Seria engraçado responder se não fosse tenso. Passei por vários deslizes emocionais nesse período e perdi a cabeça diversas vezes como nunca tinha acontecido antes. Fui consumida pela ansiedade e pela depressão. Me agarrei em quem cofio e que me ajudou a superar as barreiras me manter de pé, ou pelo menos viva. Voltar a dar aula foi o que mais me colocou motivação de seguir em frente. Me senti amada e valorizada. Percebi que eu tenho um valor e preciso prezar por ele, não só por mim, mas por muites que torcem por mim.

não tem sido fácil porque uma travesti sendo professora vai incomodar muita gente. Acha que eu me importo?

Quais os projetos para o futuro quando isso passar?
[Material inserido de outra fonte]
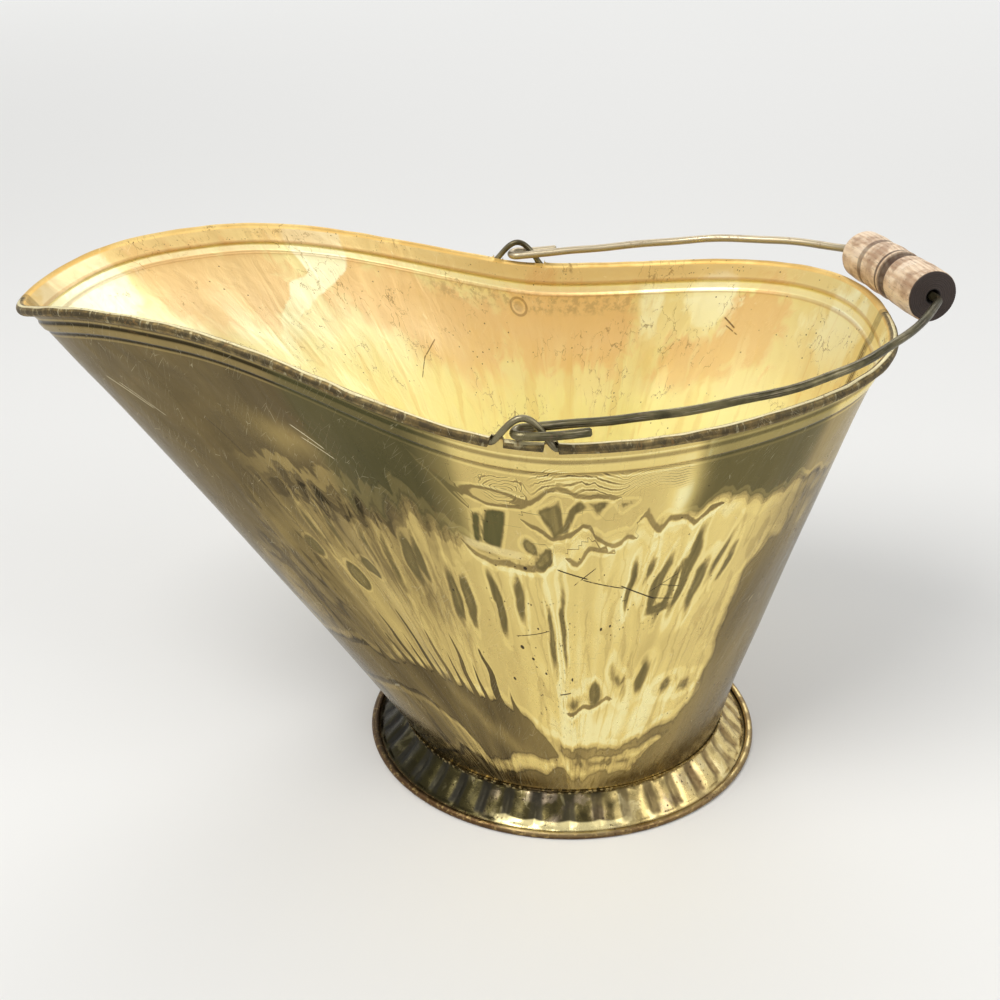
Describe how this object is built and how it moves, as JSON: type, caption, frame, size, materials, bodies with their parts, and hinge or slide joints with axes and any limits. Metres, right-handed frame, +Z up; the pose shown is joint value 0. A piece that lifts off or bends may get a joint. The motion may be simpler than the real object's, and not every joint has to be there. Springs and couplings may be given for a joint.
{
  "type": "coal scuttle",
  "caption": "Helmet-shaped brass coal scuttle with a wired rim rising to a pouring lip, a crimped round foot, wire ears and a swinging wire bail with a turned wooden grip",
  "frame": {"origin": "the middle of the foot, on the floor", "axes": "+Z up, -X towards the pouring lip, +Y towards the far side in the picture"},
  "size_m": [0.4679, 0.2556, 0.2721],
  "materials": {
    "body_brass": "worn, hand polished, scratched and stained",
    "foot_brass": "worn, tarnished in the creases",
    "iron_wire": "aged iron wire",
    "bail_wire": "dull drawn iron wire",
    "grip_wood": "worn, nearly bare turned wood"
  },
  "bodies": {
    "scuttle": {"side_panel_near": "body_brass", "side_panel_far": "body_brass", "rim_wire": "iron_wire", "bottom_pan": "body_brass", "foot_skirt": "foot_brass", "foot_wire": "iron_wire"},
    "bail": {"bail": "bail_wire"},
    "grip": {"grip": "grip_wood"}
  },
  "joints": [
    {"name": "bail_swing", "type": "hinge", "parent": "scuttle", "child": "bail", "pos_m": [-0.0303, 0, 0.23618], "axis": [0, -1, 0], "range_deg": [0, 159]},
    {"name": "grip_spin", "type": "hinge", "parent": "bail", "child": "grip", "pos_m": [0.16771, 0.02886, 0.25774], "axis": [-0.2701, 0.9624, -0.0294], "continuous": true}
  ]
}
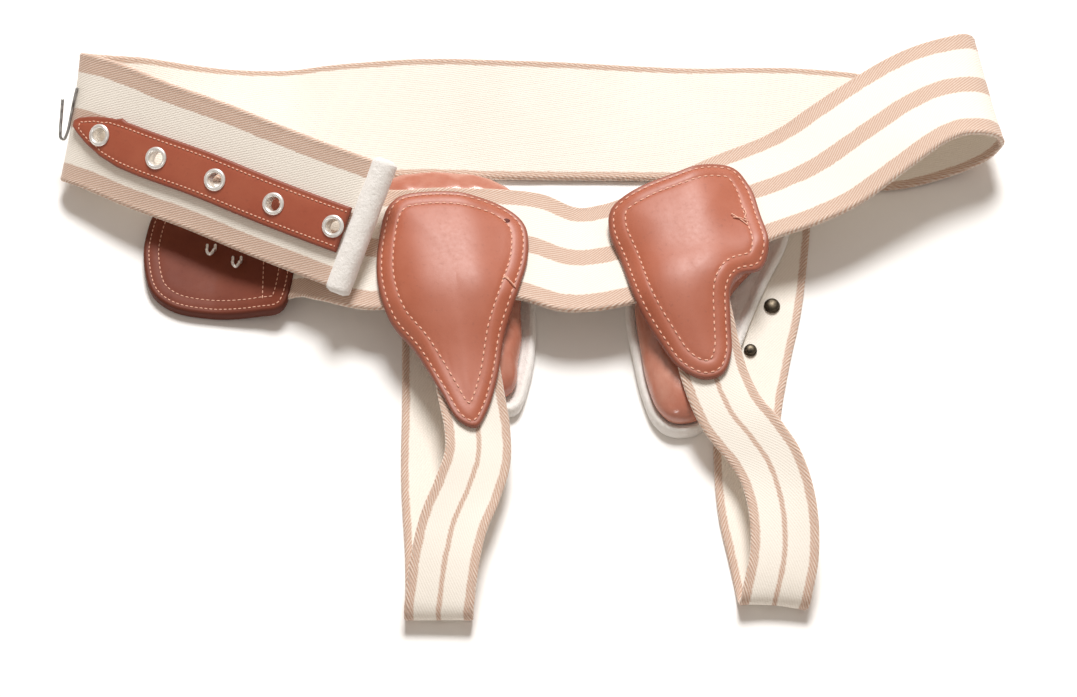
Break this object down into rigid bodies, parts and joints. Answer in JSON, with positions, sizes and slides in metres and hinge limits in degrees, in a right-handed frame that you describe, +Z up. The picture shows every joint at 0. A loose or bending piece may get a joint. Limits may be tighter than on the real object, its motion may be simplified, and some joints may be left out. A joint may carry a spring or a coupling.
{
  "type": "hernia belt",
  "caption": "Striped cotton hernia belt lying on a table, with leather shields over two padded pelotes, two thigh straps, a leather eyelet strip and a hook patch.",
  "frame": {"origin": "middle of the belt's footprint, on the table it lies on", "axes": "+Z up from the table, +X along the lying belt to the viewer's right, -Y toward the viewer and the thigh straps' bottom folds"},
  "size_m": [0.471, 0.3138, 0.0594],
  "materials": {
    "webbing": "cream cotton twill webbing with tan stripes",
    "leather": "smooth mid-brown leather, lightly polished",
    "strip_leather": "orange-brown strap leather, polished",
    "patch_leather": "dark brown leather",
    "felt": "off-white wool felt",
    "nickel": "nickel-plated eyelets and hooks",
    "bronze": "dark tarnished brass studs"
  },
  "bodies": {
    "root": {"waist_band": "webbing", "end_roll": "felt", "eyelet_strip": "strip_leather", "eyelet_1": "nickel", "eyelet_2": "nickel", "eyelet_3": "nickel", "eyelet_4": "nickel", "eyelet_5": "nickel", "hook_patch": "patch_leather", "patch_hook_1": "nickel", "patch_hook_2": "nickel", "side_hook": "nickel", "left_shield": "leather", "right_shield": "leather", "left_pad_felt": "felt", "left_pad_leather": "leather", "right_pad_felt": "felt", "right_pad_leather": "leather", "left_thigh_strap": "webbing", "right_thigh_strap": "webbing", "strap_stud_1": "bronze", "strap_stud_2": "bronze"}
  },
  "joints": []
}
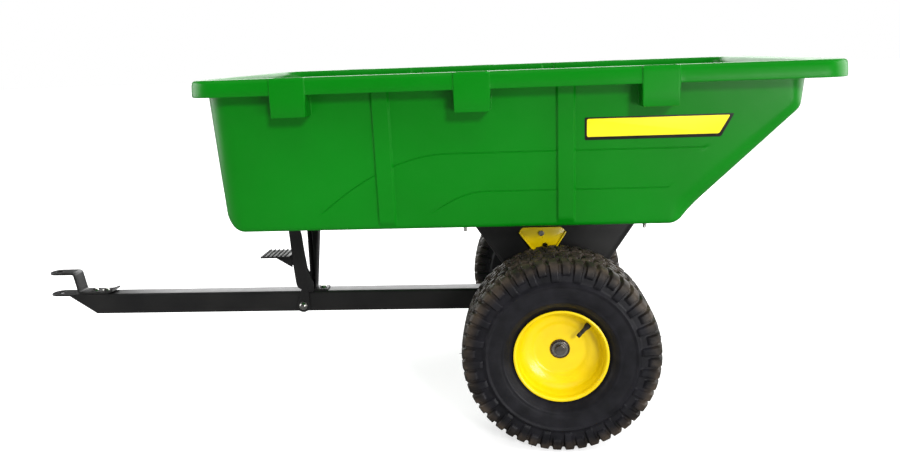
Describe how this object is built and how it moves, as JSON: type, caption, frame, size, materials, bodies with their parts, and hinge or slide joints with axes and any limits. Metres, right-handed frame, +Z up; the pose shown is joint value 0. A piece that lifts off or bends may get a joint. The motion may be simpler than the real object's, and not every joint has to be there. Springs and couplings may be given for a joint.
{
  "type": "tow behind cart",
  "caption": "Tow-behind dump cart with a moulded tub that tips about its axle, a foot latch, a channel drawbar and pneumatic wheels on dished rims.",
  "frame": {"origin": "on the ground under the middle of the cart's bounding box", "axes": "+X from the hitch towards the dumping end, +Y to the cart's right, +Z up"},
  "size_m": [1.862, 0.831, 0.7889],
  "materials": {
    "black_coat": "satin black powder coat",
    "zinc": "bright zinc plate",
    "pad_rubber": "matt rubber",
    "bare_steel": "turned steel, oiled",
    "green_poly": "moulded polyethylene with a soft sheen",
    "yellow_paint": "gloss yellow paint",
    "decal": "printed film, yellow with a black edge",
    "tyre_rubber": "matt tyre rubber",
    "hub_steel": "dull steel tube",
    "bearing_steel": "ground steel",
    "valve_rubber": "matt rubber",
    "cap_plastic": "matt black plastic"
  },
  "bodies": {
    "drawbar": {"drawbar": "black_coat", "hitch_plate": "black_coat", "drawbar_bolts": "zinc", "drawbar_nuts": "zinc", "pivot_sleeve": "black_coat", "latch_stand": "black_coat", "stand_pad": "pad_rubber", "lever_pivot_bolt": "zinc", "lever_pivot_nut": "zinc", "lever_pivot_washers": "zinc", "lever_bushing": "bare_steel"},
    "tub": {"tub": "green_poly", "axle_support_left": "black_coat", "axle_support_right": "black_coat", "side_strut_left": "yellow_paint", "side_strut_right": "yellow_paint", "strut_bolts": "zinc", "strut_nuts": "zinc", "tub_bolts": "zinc", "tub_nuts": "zinc", "latch_striker": "black_coat", "axle": "bare_steel", "inner_spacer_left": "bare_steel", "inner_spacer_right": "bare_steel", "outer_spacer_left": "bare_steel", "outer_spacer_right": "bare_steel", "axle_washers": "zinc", "retaining_rings": "bare_steel", "side_decal_left": "decal", "side_decal_right": "decal"},
    "foot_lever": {"foot_lever": "black_coat", "foot_pedal": "black_coat", "lever_spring": "zinc"},
    "wheel_left": {"tyre_left": "tyre_rubber", "rim_outer_left": "yellow_paint", "rim_inner_left": "yellow_paint", "hub_left": "hub_steel", "bearings_left": "bearing_steel", "valve_stem_left": "valve_rubber", "valve_cap_left": "cap_plastic"},
    "wheel_right": {"tyre_right": "tyre_rubber", "rim_outer_right": "yellow_paint", "rim_inner_right": "yellow_paint", "hub_right": "hub_steel", "bearings_right": "bearing_steel", "valve_stem_right": "valve_rubber", "valve_cap_right": "cap_plastic"}
  },
  "joints": [
    {"name": "tub_dump", "type": "hinge", "parent": "drawbar", "child": "tub", "pos_m": [0.371, 0, 0.206], "axis": [0, 1, 0], "range_deg": [0, 75]},
    {"name": "foot_lever_press", "type": "hinge", "parent": "drawbar", "child": "foot_lever", "pos_m": [-0.257, 0, 0.208], "axis": [0, 1, 0], "range_deg": [-15, 0], "stiffness_Nm_per_rad": 6, "springref_deg": 8.59, "deforming": ["lever_spring"]},
    {"name": "wheel_left_spin", "type": "hinge", "parent": "tub", "child": "wheel_left", "pos_m": [0.371, -0.333, 0.206], "axis": [0, 1, 0], "continuous": true},
    {"name": "wheel_right_spin", "type": "hinge", "parent": "tub", "child": "wheel_right", "pos_m": [0.371, 0.333, 0.206], "axis": [0, 1, 0], "continuous": true}
  ]
}
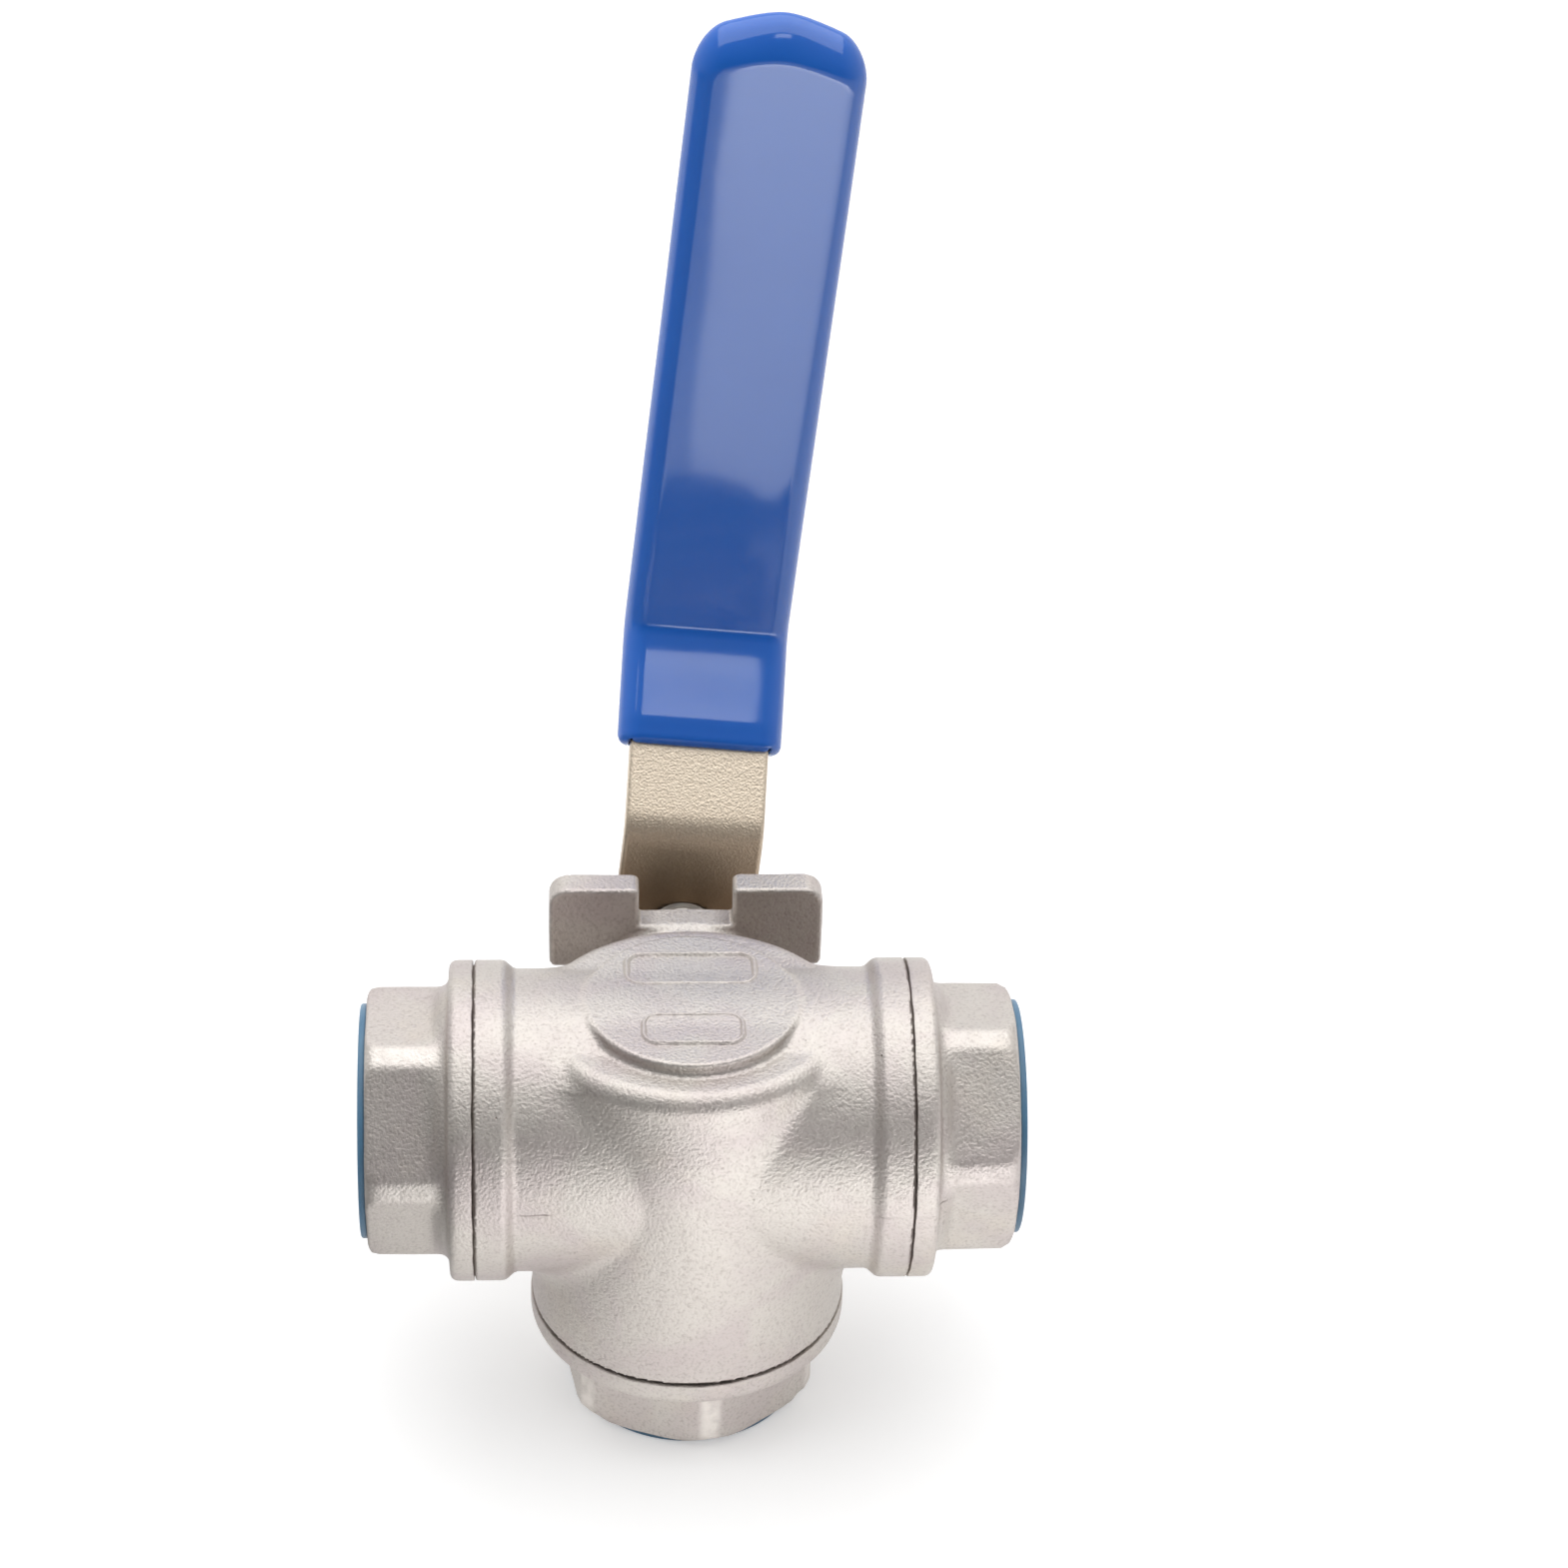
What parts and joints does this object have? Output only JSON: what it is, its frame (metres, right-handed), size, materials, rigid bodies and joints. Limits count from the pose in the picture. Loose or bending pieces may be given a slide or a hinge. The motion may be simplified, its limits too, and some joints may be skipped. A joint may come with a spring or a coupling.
{
  "type": "three-way ball valve",
  "caption": "Cast three-way ball valve with threaded side and bottom ports, a closed bossed top, an actuator pad and a cranked lever in a soft sleeve.",
  "frame": {"origin": "on the third port's axis, on the outer face of the dust cap that closes it, which is the face the valve stands on", "axes": "+Z from the third port up to the closed, bossed side; +X out of the right-hand port; +Y along the stem to the lever"},
  "size_m": [0.0878, 0.0889, 0.1758],
  "materials": {
    "cast_steel": "bead-blasted investment casting",
    "machined_steel": "machined",
    "blasted_steel": "sand-blasted strip",
    "blue_vinyl": "dipped soft vinyl, glossy",
    "dust_cap_plastic": "moulded polyethylene",
    "ptfe": "machined PTFE"
  },
  "bodies": {
    "valve_body": {"body": "cast_steel", "end_cap_left": "cast_steel", "end_cap_right": "cast_steel", "end_cap_bottom": "cast_steel", "body_gasket_left": "ptfe", "body_gasket_right": "ptfe", "body_gasket_bottom": "ptfe", "seat_left": "ptfe", "seat_right": "ptfe", "seat_bottom": "ptfe", "seat_top": "ptfe", "stem_thrust_washer": "ptfe", "packing_ring_1": "ptfe", "packing_ring_2": "ptfe", "packing_ring_3": "ptfe", "gland_ring": "machined_steel", "disc_spring_lower": "machined_steel", "disc_spring_upper": "machined_steel"},
    "lever_and_ball": {"lever": "blasted_steel", "lever_sleeve": "blue_vinyl", "lever_nut": "machined_steel", "lever_washer": "machined_steel", "stem_nut": "machined_steel", "stem": "machined_steel", "ball": "machined_steel"},
    "left_dust_cap": {"dust_cap_left": "dust_cap_plastic"},
    "right_dust_cap": {"dust_cap_right": "dust_cap_plastic"},
    "bottom_dust_cap": {"dust_cap_bottom": "dust_cap_plastic"}
  },
  "joints": [
    {"name": "lever_turn", "type": "hinge", "parent": "valve_body", "child": "lever_and_ball", "pos_m": [0, 0, 0.0439], "axis": [0, 1, 0], "continuous": true},
    {"name": "dust_cap_left_pull", "type": "slide", "parent": "valve_body", "child": "left_dust_cap", "axis": [-1, 0, 0], "range_m": [0, 0.05]},
    {"name": "dust_cap_right_pull", "type": "slide", "parent": "valve_body", "child": "right_dust_cap", "axis": [1, 0, 0], "range_m": [0, 0.05]},
    {"name": "dust_cap_bottom_pull", "type": "slide", "parent": "valve_body", "child": "bottom_dust_cap", "axis": [0, 0, -1], "range_m": [0, 0.05]}
  ]
}
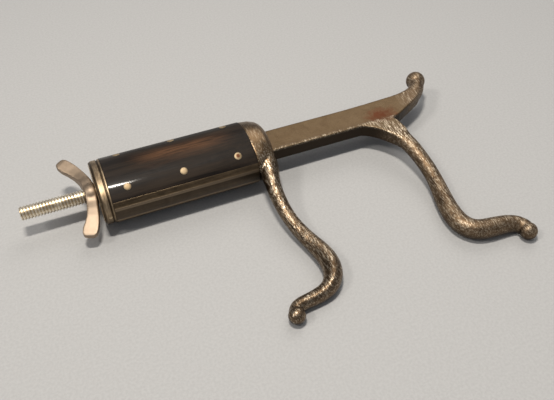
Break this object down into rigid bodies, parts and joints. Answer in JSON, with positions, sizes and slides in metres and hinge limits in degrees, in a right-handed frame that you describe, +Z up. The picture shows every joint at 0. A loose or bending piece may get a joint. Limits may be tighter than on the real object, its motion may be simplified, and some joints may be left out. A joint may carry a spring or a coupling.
{
  "type": "horse mouth gag",
  "caption": "Oval horn and brass handle with a sliding bar, a curved knobbed jaw arm on each, a curled hook at the bar's end, and a captive wing nut on a screw that spreads them.",
  "frame": {"origin": "middle of the flat strip under the handle, on the surface that the gag lies on, below the long axis", "axes": "+X along the handle, screw and bar, from the wing nut to the jaw arms; +Z up from the surface; the arms reach towards -Y"},
  "size_m": [0.2789, 0.152, 0.0318],
  "materials": {
    "dark_steel": "worn, browned",
    "liner_brass": "tarnished",
    "horn": "polished dark horn with a reddish streak",
    "rivet_brass": "worn pale",
    "ferrule_brass": "polished, darkened in the grooves",
    "forged_steel": "hammered, dark brown",
    "bar_steel": "filed, satin, browned",
    "screw_steel": "bright, worn",
    "nut_bronze": "satin, pinkish"
  },
  "bodies": {
    "handle": {"near_side_rail": "dark_steel", "far_side_rail": "dark_steel", "top_liner": "liner_brass", "bottom_liner": "liner_brass", "top_scale": "horn", "bottom_scale": "horn", "scale_rivets": "rivet_brass", "rear_ferrule": "ferrule_brass", "ferrule_pins": "rivet_brass", "end_plate": "ferrule_brass", "thrust_washer": "screw_steel", "front_collar": "forged_steel", "fixed_arm": "forged_steel"},
    "slider": {"slide_bar": "bar_steel", "moving_arm": "forged_steel", "curl_hook": "forged_steel", "draw_screw": "screw_steel", "screw_pin": "screw_steel"},
    "nut": {"wing_nut": "nut_bronze", "nut_retaining_ring": "screw_steel", "ring_pin": "screw_steel"}
  },
  "joints": [
    {"name": "nut_turn", "type": "hinge", "parent": "handle", "child": "nut", "pos_m": [-0.0506, 0, 0.0158], "axis": [1, 0, 0], "range_deg": [-4680, 10800]},
    {"name": "bar_slide", "type": "slide", "parent": "handle", "child": "slider", "axis": [1, 0, 0], "range_m": [-0.054, 0.0234]}
  ],
  "couplings": [
    {"joint": "nut_turn", "follows": "bar_slide", "rad_per_m": -3490.7}
  ]
}
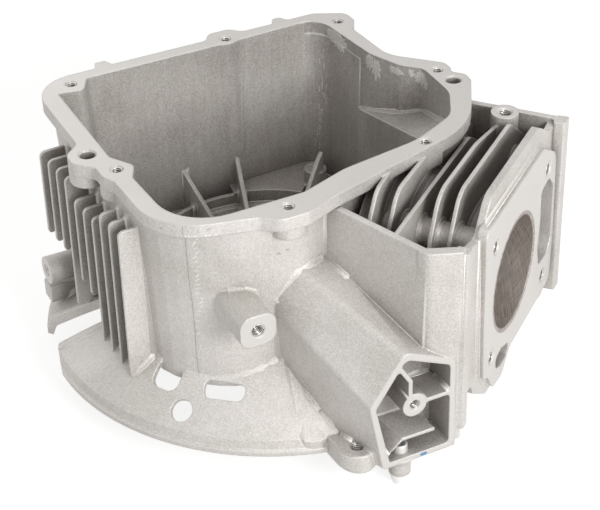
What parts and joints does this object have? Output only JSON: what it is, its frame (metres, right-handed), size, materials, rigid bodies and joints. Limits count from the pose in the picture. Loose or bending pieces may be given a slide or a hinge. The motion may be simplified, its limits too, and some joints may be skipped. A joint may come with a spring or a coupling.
{
  "type": "engine block",
  "caption": "Die-cast block of a single-cylinder overhead-valve engine: finned cylinder, open crankcase, flywheel skirt and breather box.",
  "frame": {"origin": "centre of the cylinder bore on the deck face", "axes": "+X along the bore, out of the deck towards the cylinder head; +Z along the crankshaft, out of the open sump side; +Y completes a right-handed frame"},
  "size_m": [0.4, 0.382, 0.2143],
  "materials": {
    "casting": "shot-blasted cast",
    "liner": "honed",
    "tube": "plain"
  },
  "bodies": {
    "root": {"block": "casting", "liner": "liner", "drain_tube": "tube"}
  },
  "joints": []
}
Quero me desenvolver me capacitar ainda mais no mercado da moda. Busco ser destaque e referência neste meio. Assim, sei que irei alcançar novas pessoas com novos sonhos.

Qual o meu maior sonho?

O maior eu não posso falar porque está em oração para acontecer. Mas no top 3 vem a questão do renome no mercado da moda, desfilando em grandes eventos para grandes grifes e por uma sociedade que abrace mais a nossa comunidade e entenda que o ser é muito além do que aparência, é a essência.